◆ Data section ◆

□ □ □ □

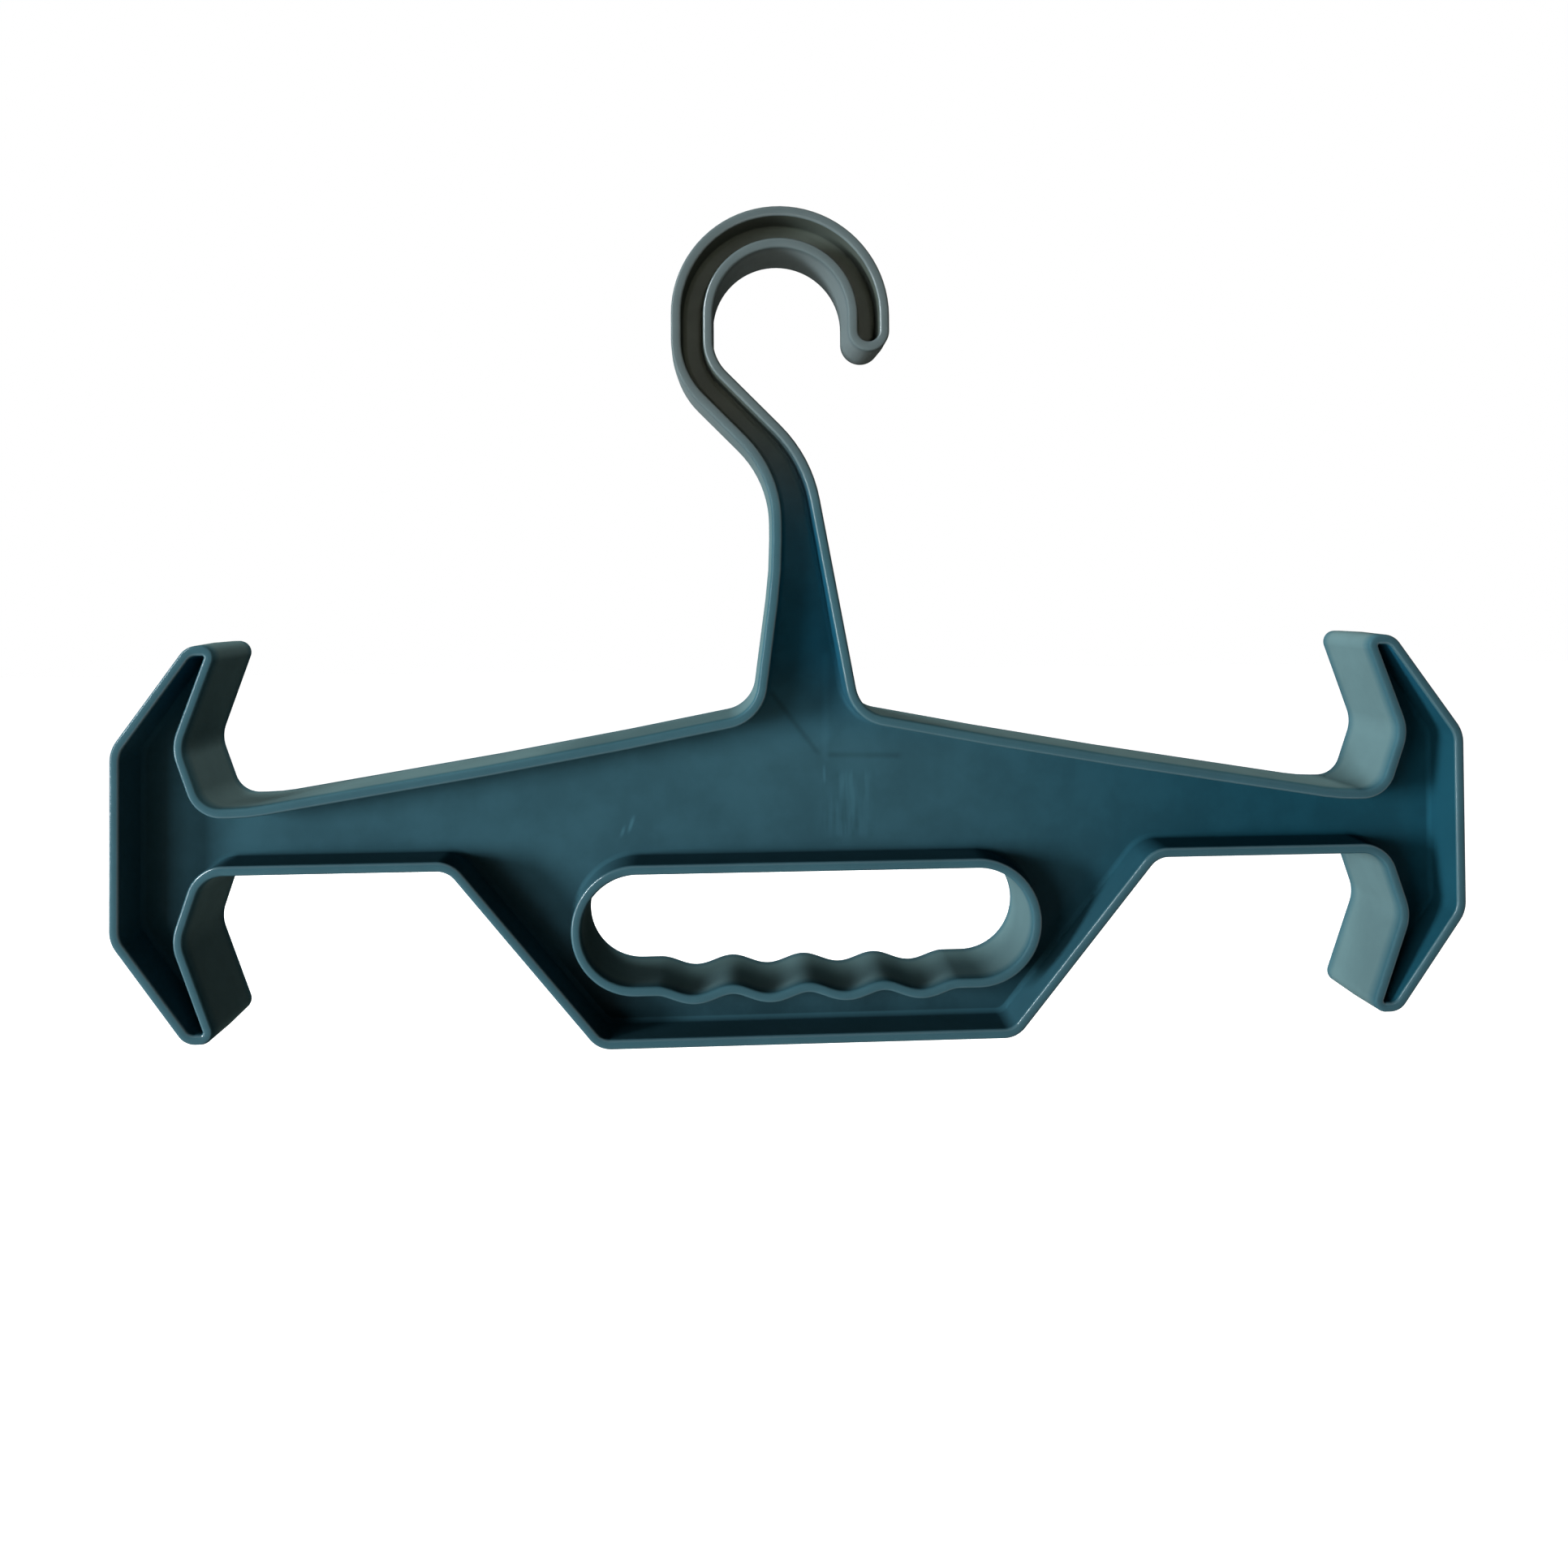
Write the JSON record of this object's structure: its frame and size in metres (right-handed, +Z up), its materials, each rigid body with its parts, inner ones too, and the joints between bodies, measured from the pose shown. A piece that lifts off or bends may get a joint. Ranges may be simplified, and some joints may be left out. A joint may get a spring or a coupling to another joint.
{
  "type": "wetsuit hanger",
  "caption": "Wide moulded hanger for wetsuits and heavy gear: I-section body with a top hook, sloping arms, notched end bars and a hand grip with finger grooves.",
  "frame": {"origin": "the hook's resting place: the middle of the top of the hook's inside, where it sits on a rail, halfway between front and back", "axes": "+X along the arms, to the right seen from the front; +Y from the front to the back, through the moulding's depth; +Z up"},
  "size_m": [0.4301, 0.0312, 0.2667],
  "materials": {
    "moulded_plastic": "dark teal, smooth satin moulded plastic"
  },
  "bodies": {
    "root": {"hook_outer_wall": "moulded_plastic", "hook_inner_wall": "moulded_plastic", "hook_tip_wall": "moulded_plastic", "hook_web": "moulded_plastic", "neck_left_wall": "moulded_plastic", "neck_right_wall": "moulded_plastic", "neck_web": "moulded_plastic", "left_arm_top_wall": "moulded_plastic", "left_arm_bottom_wall": "moulded_plastic", "left_arm_web": "moulded_plastic", "right_arm_top_wall": "moulded_plastic", "right_arm_bottom_wall": "moulded_plastic", "right_arm_web": "moulded_plastic", "left_bar_wall": "moulded_plastic", "left_upper_notch_wall": "moulded_plastic", "left_lower_notch_wall": "moulded_plastic", "left_bar_web": "moulded_plastic", "right_bar_wall": "moulded_plastic", "right_upper_notch_wall": "moulded_plastic", "right_lower_notch_wall": "moulded_plastic", "right_bar_web": "moulded_plastic", "left_flank_wall": "moulded_plastic", "right_flank_wall": "moulded_plastic", "bottom_wall": "moulded_plastic", "left_body_web": "moulded_plastic", "right_body_web": "moulded_plastic", "upper_body_web": "moulded_plastic", "lower_body_web": "moulded_plastic", "grip_top_wall": "moulded_plastic", "grip_left_end_wall": "moulded_plastic", "grip_right_end_wall": "moulded_plastic", "grip_finger_wall": "moulded_plastic"}
  },
  "joints": []
}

□ □ □ □

◆ Problem ◆
Set down the listing in full, keeping every word exactly as it is.

◆ Answer to the task ◆
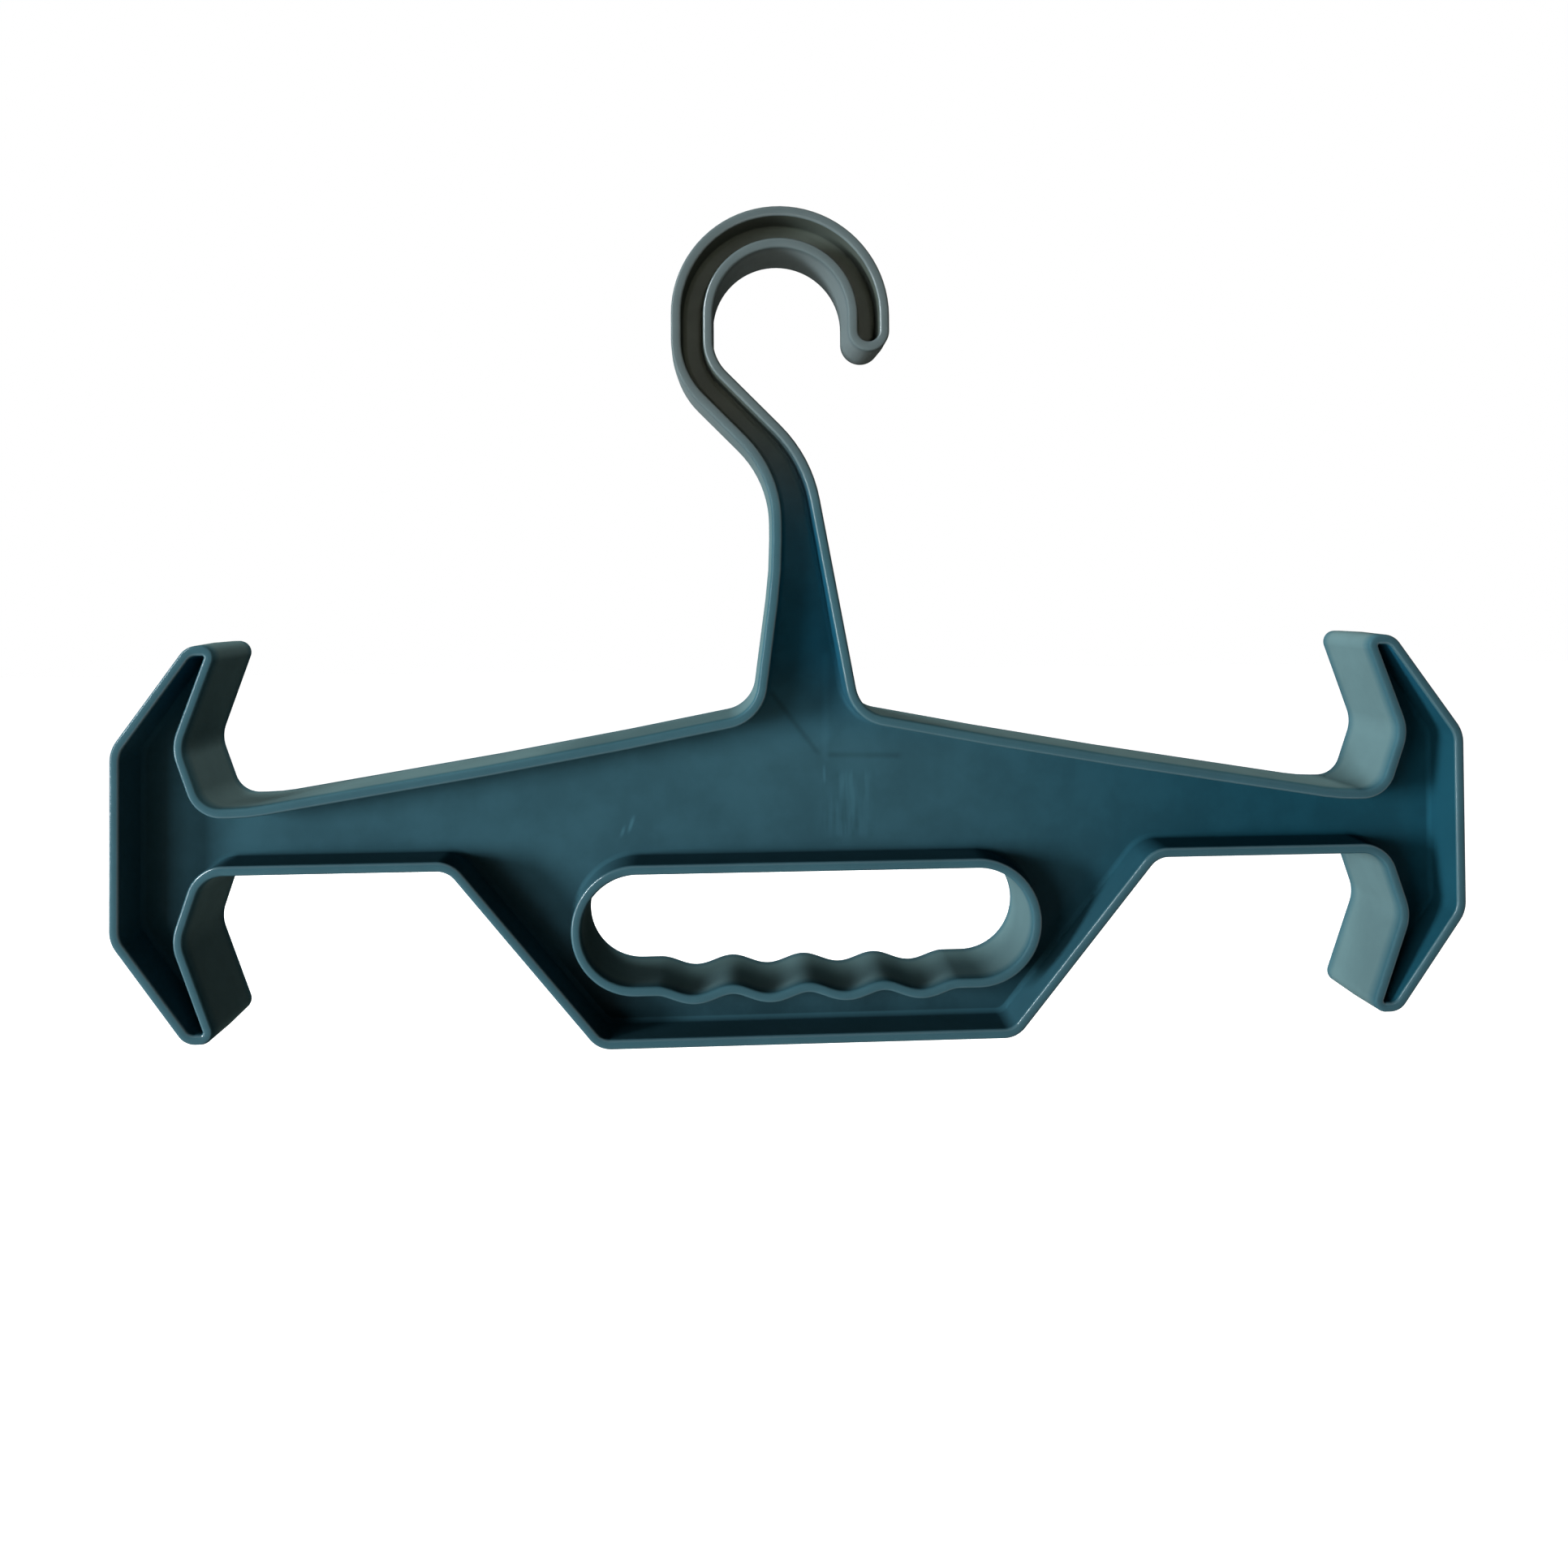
Write the JSON record of this object's structure: its frame and size in metres (right-handed, +Z up), its materials, each rigid body with its parts, inner ones too, and the joints between bodies, measured from the pose shown. A piece that lifts off or bends may get a joint. Ranges may be simplified, and some joints may be left out. A joint may get a spring or a coupling to another joint.
{
  "type": "wetsuit hanger",
  "caption": "Wide moulded hanger for wetsuits and heavy gear: I-section body with a top hook, sloping arms, notched end bars and a hand grip with finger grooves.",
  "frame": {"origin": "the hook's resting place: the middle of the top of the hook's inside, where it sits on a rail, halfway between front and back", "axes": "+X along the arms, to the right seen from the front; +Y from the front to the back, through the moulding's depth; +Z up"},
  "size_m": [0.4301, 0.0312, 0.2667],
  "materials": {
    "moulded_plastic": "dark teal, smooth satin moulded plastic"
  },
  "bodies": {
    "root": {"hook_outer_wall": "moulded_plastic", "hook_inner_wall": "moulded_plastic", "hook_tip_wall": "moulded_plastic", "hook_web": "moulded_plastic", "neck_left_wall": "moulded_plastic", "neck_right_wall": "moulded_plastic", "neck_web": "moulded_plastic", "left_arm_top_wall": "moulded_plastic", "left_arm_bottom_wall": "moulded_plastic", "left_arm_web": "moulded_plastic", "right_arm_top_wall": "moulded_plastic", "right_arm_bottom_wall": "moulded_plastic", "right_arm_web": "moulded_plastic", "left_bar_wall": "moulded_plastic", "left_upper_notch_wall": "moulded_plastic", "left_lower_notch_wall": "moulded_plastic", "left_bar_web": "moulded_plastic", "right_bar_wall": "moulded_plastic", "right_upper_notch_wall": "moulded_plastic", "right_lower_notch_wall": "moulded_plastic", "right_bar_web": "moulded_plastic", "left_flank_wall": "moulded_plastic", "right_flank_wall": "moulded_plastic", "bottom_wall": "moulded_plastic", "left_body_web": "moulded_plastic", "right_body_web": "moulded_plastic", "upper_body_web": "moulded_plastic", "lower_body_web": "moulded_plastic", "grip_top_wall": "moulded_plastic", "grip_left_end_wall": "moulded_plastic", "grip_right_end_wall": "moulded_plastic", "grip_finger_wall": "moulded_plastic"}
  },
  "joints": []
}